Starting from the line that contains "for name in", copy every line exactly until the line that contains "before = set(bpy.data.objects)", which is also included.
□ □ □
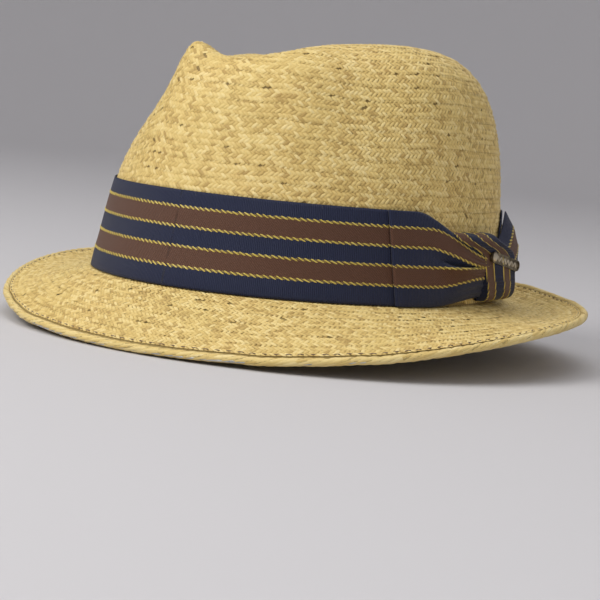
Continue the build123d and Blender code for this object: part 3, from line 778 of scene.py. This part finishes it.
BAND_LENGTH, WING_LENGTH, KNOT_LENGTH, TAIL_LENGTH = 606 * MM, 62 * MM, 46 * MM, 31 * MM
FOLD_ANGLE = 61.9                     # front wing's folded edge, at mid-height
KNOT_A, KNOT_B = 93.0, 109.0          # degrees: where the knot and the back wing start and end
TAIL_A, TAIL_B = 107.5, 122.0
FOLD_SLANT = 1.4                      # degrees: the fold leans forward towards its top

# Places across the ribbon, and for each: its height at the knot, where along the wing it starts to
# be drawn there, over how long, and how far it stands off.  The middle stripe is folded inwards.
GATHER_V = np.array([0.0, 0.213, 0.421, 0.523, 0.625, 0.828, 1.0])
GATHER_Z = np.array([4.2, 13.0, 17.5, 17.8, 18.1, 21.8, 28.3]) * MM
GATHER_START = np.array([0.30, 0.40, 0.35, 0.33, 0.30, 0.35, 0.20])
GATHER_RUN = np.array([0.65, 0.50, 0.32, 0.35, 0.62, 0.60, 0.62])
GATHER_OFF = np.array([0.5, 3.3, 4.6, -1.6, 5.0, 4.4, 1.0]) * MM


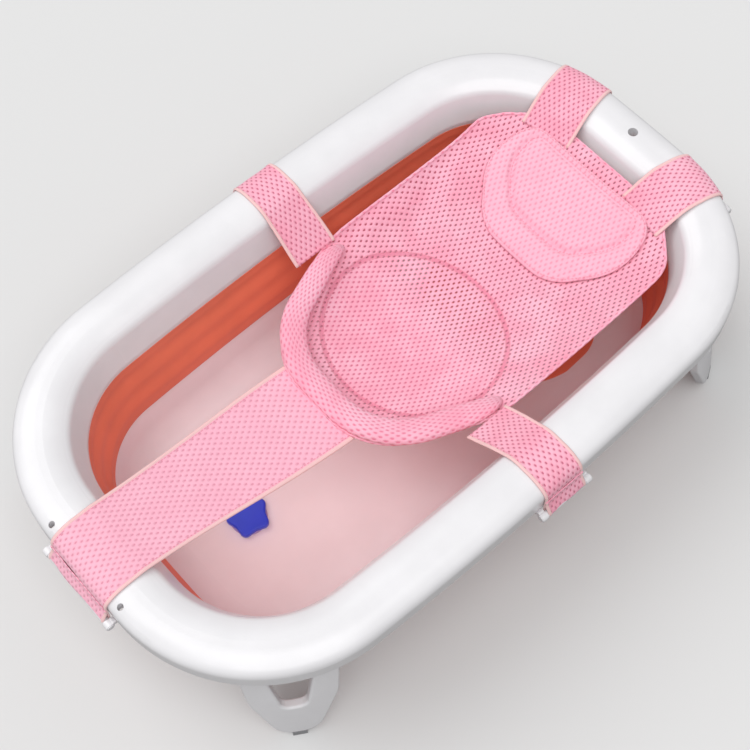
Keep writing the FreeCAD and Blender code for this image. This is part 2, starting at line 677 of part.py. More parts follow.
PILLOW_BACK = NET_BACK - S.pillow_margin
PILLOW_FRONT = PILLOW_BACK - S.pillow_length
pillow_corners = mirrored([(PILLOW_FRONT, S.pillow_front_half, S.pillow_round),
                           (PILLOW_BACK - S.pillow_shoulder, S.pillow_half, S.pillow_round),
                           (PILLOW_BACK, S.pillow_back_half, S.pillow_back_round)])
pillow_layer = sling_layer("pillow_layer", NET_TOP, NET_TOP + number(S.pillow_thick))
pillow_prism = prism("pillow_prism", Drawing("pillow_plan").outline(pillow_corners))
node(common("pillow_trimmed", pillow_layer, pillow_prism), "net_pillow")

# ---------------------------------------------------------------- straps and hook bars
skin_line = section_line("skin_line", crown(S.strap_gap + S.strap_thick))
skin = around("strap_skin", ribbon("skin_section", skin_line, S.strap_thick))
net_hole = prism("net_hole", net_plan("net_hole_plan", S.net_gap))
head_turn = math.radians(number(S.head_strap_turn))
HEAD_OUT = V(math.cos(head_turn), math.sin(head_turn), 0)
HEAD_SPOT = CORNER + HEAD_OUT * number(S.corner_radius)
SIDE_X = number(NET_BACK - S.side_from_back)
FOOT_REACH = HALF_LENGTH + NET_FRONT + S.strap_tuck
SIDE_REACH = S.net_from_side + S.strap_tuck
HEAD_REACH = S.net_from_end + S.strap_tuck
STRAPS = {
    "foot": (V(-number(HALF_LENGTH), 0, 0), 180, S.foot_strap, FOOT_REACH, S.foot_fall),
    "side_near": (V(SIDE_X, -number(HALF_WIDTH), 0), 270, S.side_strap, SIDE_REACH, S.side_fall),
    "side_far": (V(SIDE_X, number(HALF_WIDTH), 0), 90, S.side_strap, SIDE_REACH, S.side_fall),
    "head_near": (V(HEAD_SPOT.x, -HEAD_SPOT.y, 0), -number(S.head_strap_turn), S.head_strap, HEAD_REACH,
                  S.head_fall),
    "head_far": (V(HEAD_SPOT.x, HEAD_SPOT.y, 0), number(S.head_strap_turn), S.head_strap, HEAD_REACH,
                 S.head_fall),
}
PIVOT_Z = S.strap_gap + S.strap_thick
TOP_OF_RIM = V(0, 0, number(S.tub_height))


def strap_frame(name):
    spot, angle = STRAPS[name][:2]
    return turned(spot + TOP_OF_RIM, angle)


def strap_inner(name):
    """The part of a strap that rests on the crown and runs in to the net."""
    spot, angle, width, reach, fall = STRAPS[name]
    frame = strap_frame(name)
    wrap_box = box(f"{name}_wrap_box", (-width / 2, -CROWN_HALF - S.strap_lap, -S.skirt_drop),
                   (width / 2, -S.net_gap / 2, S.skirt_drop), frame)
    wrap = common(f"{name}_wrap", skin, wrap_box)
    run = Drawing(f"{name}_run_side", place=frame.multiply(FreeCAD.Placement(
        V(), FreeCAD.Rotation(V(1, 1, 1), 120)))).outline(
        [(-CROWN_HALF - S.hem_lap, S.strap_gap - S.strap_sink),
         (-CROWN_HALF - S.hem_lap, PIVOT_Z - S.strap_sink),
         (-reach, S.strap_thick - fall), (-reach, -fall)])
    out = frame.Rotation.multVec(X_AXIS)
    run_solid = extrusion(f"{name}_run", run, -width / 2, width / 2, out)
    whole = fuse(f"{name}_whole", wrap, run_solid)
    return node(cut(f"{name}_inner", whole, net_hole), f"strap_{name}")


def strap_outer(name):
    """The part of a strap that drops outside the rim and is hemmed round its hook bar."""
    width = STRAPS[name][2]
    frame = strap_frame(name)
    drop_box = box(f"{name}_drop_box", (-width / 2, S.net_gap / 2, -S.skirt_drop),
                   (width / 2, S.rim_width, S.skirt_drop), frame)
    drop = common(f"{name}_drop", skin, drop_box)
    gap = RIM_HALF + S.strap_gap
    tail = box(f"{name}_tail", (-width / 2, gap, -S.bar_drop),
               (width / 2, gap + S.strap_thick, -S.skirt_drop + S.hem_lap), frame)
    along = frame.Rotation.multVec(X_AXIS)
    start = frame.multVec(V(-number(width) / 2, number(S.bar_out), -number(S.bar_drop)))
    hem = cylinder(f"{name}_hem", S.bar_radius + S.hem_wall, width, start, along)
    bar = cylinder(f"{name}_hem_bore", S.bar_radius, width * 2,
                   frame.multVec(V(-number(width), number(S.bar_out), -number(S.bar_drop))), along)
    whole = fuse(f"{name}_outer_whole", drop, tail, hem)
    return node(cut(f"{name}_outer", whole, bar), f"strap_hem_{name}")


def hook_bar(name):
    """A bar through the hem, with a knob and a claw under the skirt at each end."""
    width = STRAPS[name][2]
    frame = strap_frame(name)
    along = frame.Rotation.multVec(X_AXIS)
    reach = width / 2 + S.bar_end

    def on_bar(tag, radius, low, high):
        start = frame.multVec(V(number(low), number(S.bar_out), -number(S.bar_drop)))
        return cylinder(f"{name}_{tag}", radius, high - low, start, along)

    pieces = [on_bar("bar", S.bar_radius, -reach, reach)]
    corner_reach = math.hypot(number(RIM_HALF), number(S.skirt_drop + PIVOT_Z))
    inner = corner_reach + number(S.claw_clearance)
    bar_angle = math.degrees(math.atan2(number(-S.bar_drop - PIVOT_Z), number(S.bar_out)))
    for sign in (-1, 1):
        tag = "left" if sign < 0 else "right"
        near = width / 2 + S.claw_gap
        far = near + S.claw_width
        low, high = (near, far) if sign > 0 else (-far, -near)
        pieces.append(on_bar(f"knob_{tag}", S.bar_knob, low, high))
        start = frame.multVec(V(number(low), 0, number(PIVOT_Z)))
        sector = bind(doc.addObject("Part::Cylinder", f"{name}_sector_{tag}"), Height=S.claw_width)
        sector.Radius = inner + number(S.claw_thick)
        bind(sector, Angle=S.claw_reach)
        turn = frame.Rotation.multiply(FreeCAD.Rotation(V(1, 1, 1), 120))
        twist = FreeCAD.Rotation(Z_AXIS, bar_angle - number(S.claw_reach))
        sector.Placement = FreeCAD.Placement(start, turn.multiply(twist))
        hollow = cylinder(f"{name}_hollow_{tag}", Size(inner, repr(inner)), S.claw_width * 3,
                          frame.multVec(V(number(low - S.claw_width), 0, number(PIVOT_Z))), along)
        pieces.append(cut(f"{name}_claw_{tag}", sector, hollow))
    return node(fuse(f"{name}_bar_whole", *pieces), f"hook_bar_{name}")


for name in STRAPS:
    strap_inner(name)
    strap_outer(name)
    hook_bar(name)

# ---------------------------------------------------------------- check and write
doc.recompute()
faults = [thing.Name for thing in doc.Objects if {"Invalid", "Error"} & set(thing.State)]
for piece in nodes:
    shape = piece.Shape
    if shape.isNull() or not shape.isValid() or not shape.Solids:
        faults.append(piece.Label)
if faults:
    raise RuntimeError(f"these failed: {faults}")
os.makedirs("parts", exist_ok=True)
for piece in nodes:
    piece.Shape.exportStep(f"parts/{piece.Label}.step")
    print(f"{piece.Label:24s} {len(piece.Shape.Solids)} solids {piece.Shape.Volume:12.0f} mm3")
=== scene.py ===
"""Folding baby bathtub with a hammock net: its finish, cloth and stage over the packed frame."""
import math

import bmesh
import bpy
from bpy.props import FloatProperty, FloatVectorProperty, PointerProperty
from mathutils import Matrix, Vector, noise
from mathutils.bvhtree import BVHTree


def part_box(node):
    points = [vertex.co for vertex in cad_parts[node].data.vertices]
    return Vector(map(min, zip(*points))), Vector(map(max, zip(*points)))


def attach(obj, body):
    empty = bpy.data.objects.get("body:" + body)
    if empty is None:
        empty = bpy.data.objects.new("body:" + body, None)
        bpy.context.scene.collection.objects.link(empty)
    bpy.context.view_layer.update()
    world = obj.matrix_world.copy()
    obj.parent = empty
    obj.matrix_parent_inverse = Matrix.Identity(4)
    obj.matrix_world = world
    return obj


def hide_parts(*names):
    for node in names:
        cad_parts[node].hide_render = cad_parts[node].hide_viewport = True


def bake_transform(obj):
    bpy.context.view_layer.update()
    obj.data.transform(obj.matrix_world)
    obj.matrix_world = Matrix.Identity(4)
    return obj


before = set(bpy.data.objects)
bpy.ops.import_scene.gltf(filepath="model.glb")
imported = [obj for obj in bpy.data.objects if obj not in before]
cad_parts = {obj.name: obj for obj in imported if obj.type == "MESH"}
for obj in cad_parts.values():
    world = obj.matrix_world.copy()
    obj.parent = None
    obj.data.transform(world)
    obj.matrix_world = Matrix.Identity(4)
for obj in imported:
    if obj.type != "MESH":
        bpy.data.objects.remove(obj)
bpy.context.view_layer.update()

bl_info = {
    "name": "Baby Bathtub Finish",
    "version": (1, 0, 0),
    "blender": (4, 5, 0),
    "location": "View3D > Sidebar > Bathtub",
    "description": "Rubber wall, hammock net, straps, stitching and stage of a folding baby bathtub",
    "category": "Object",
}

RIM_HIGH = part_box("rim")[1]
TUB_TOP = RIM_HIGH.z


def length(label, text, default):
    return FloatProperty(name=label, description=text, default=default, unit="LENGTH", precision=4)


def colour(label, text, default):
    return FloatVectorProperty(name=label, description=text, default=default, size=3, subtype="COLOR",
                               min=0, max=1)


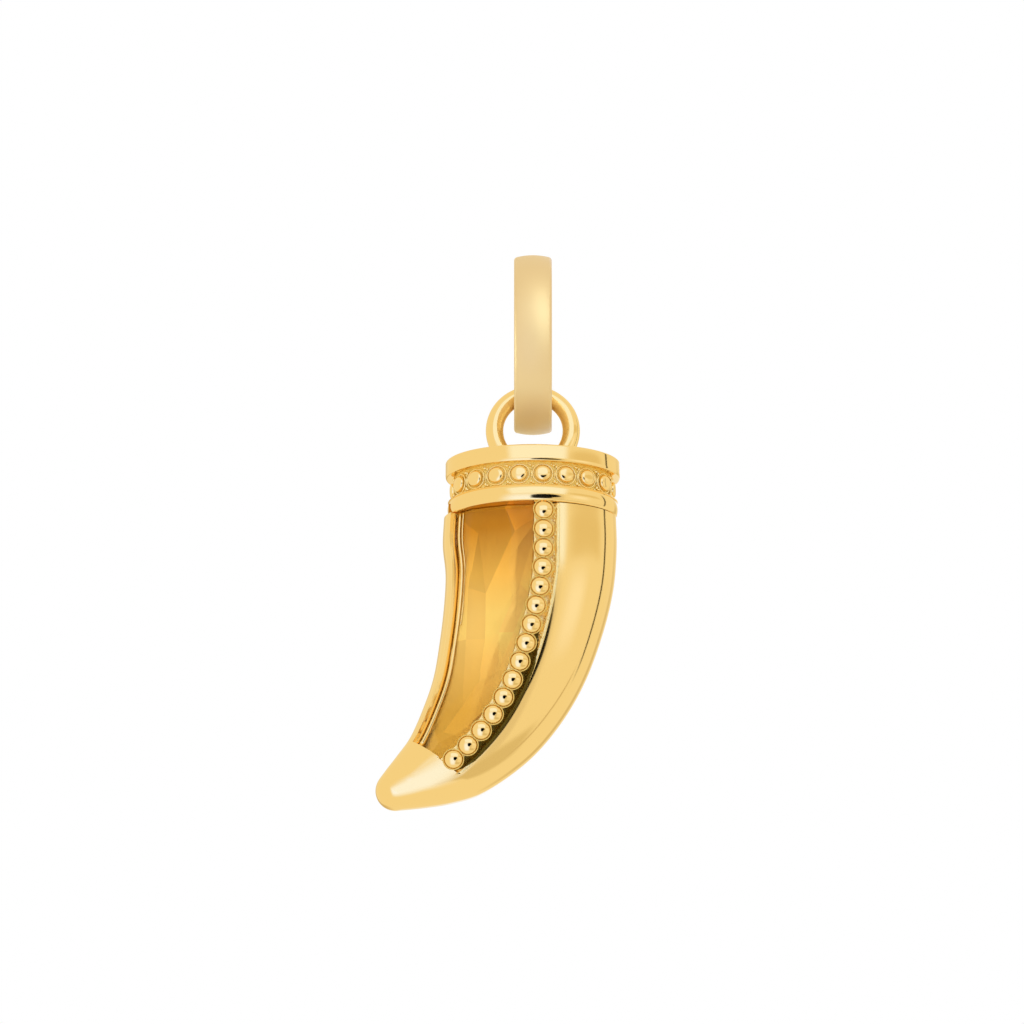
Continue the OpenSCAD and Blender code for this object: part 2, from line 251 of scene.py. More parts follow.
□ □ □
▶ [Full solution]:
for name in STRAPS:
    strap_inner(name)
    strap_outer(name)
    hook_bar(name)

# ---------------------------------------------------------------- check and write
doc.recompute()
faults = [thing.Name for thing in doc.Objects if {"Invalid", "Error"} & set(thing.State)]
for piece in nodes:
    shape = piece.Shape
    if shape.isNull() or not shape.isValid() or not shape.Solids:
        faults.append(piece.Label)
if faults:
    raise RuntimeError(f"these failed: {faults}")
os.makedirs("parts", exist_ok=True)
for piece in nodes:
    piece.Shape.exportStep(f"parts/{piece.Label}.step")
    print(f"{piece.Label:24s} {len(piece.Shape.Solids)} solids {piece.Shape.Volume:12.0f} mm3")
=== scene.py ===
"""Folding baby bathtub with a hammock net: its finish, cloth and stage over the packed frame."""
import math

import bmesh
import bpy
from bpy.props import FloatProperty, FloatVectorProperty, PointerProperty
from mathutils import Matrix, Vector, noise
from mathutils.bvhtree import BVHTree


def part_box(node):
    points = [vertex.co for vertex in cad_parts[node].data.vertices]
    return Vector(map(min, zip(*points))), Vector(map(max, zip(*points)))


def attach(obj, body):
    empty = bpy.data.objects.get("body:" + body)
    if empty is None:
        empty = bpy.data.objects.new("body:" + body, None)
        bpy.context.scene.collection.objects.link(empty)
    bpy.context.view_layer.update()
    world = obj.matrix_world.copy()
    obj.parent = empty
    obj.matrix_parent_inverse = Matrix.Identity(4)
    obj.matrix_world = world
    return obj


def hide_parts(*names):
    for node in names:
        cad_parts[node].hide_render = cad_parts[node].hide_viewport = True


def bake_transform(obj):
    bpy.context.view_layer.update()
    obj.data.transform(obj.matrix_world)
    obj.matrix_world = Matrix.Identity(4)
    return obj


before = set(bpy.data.objects)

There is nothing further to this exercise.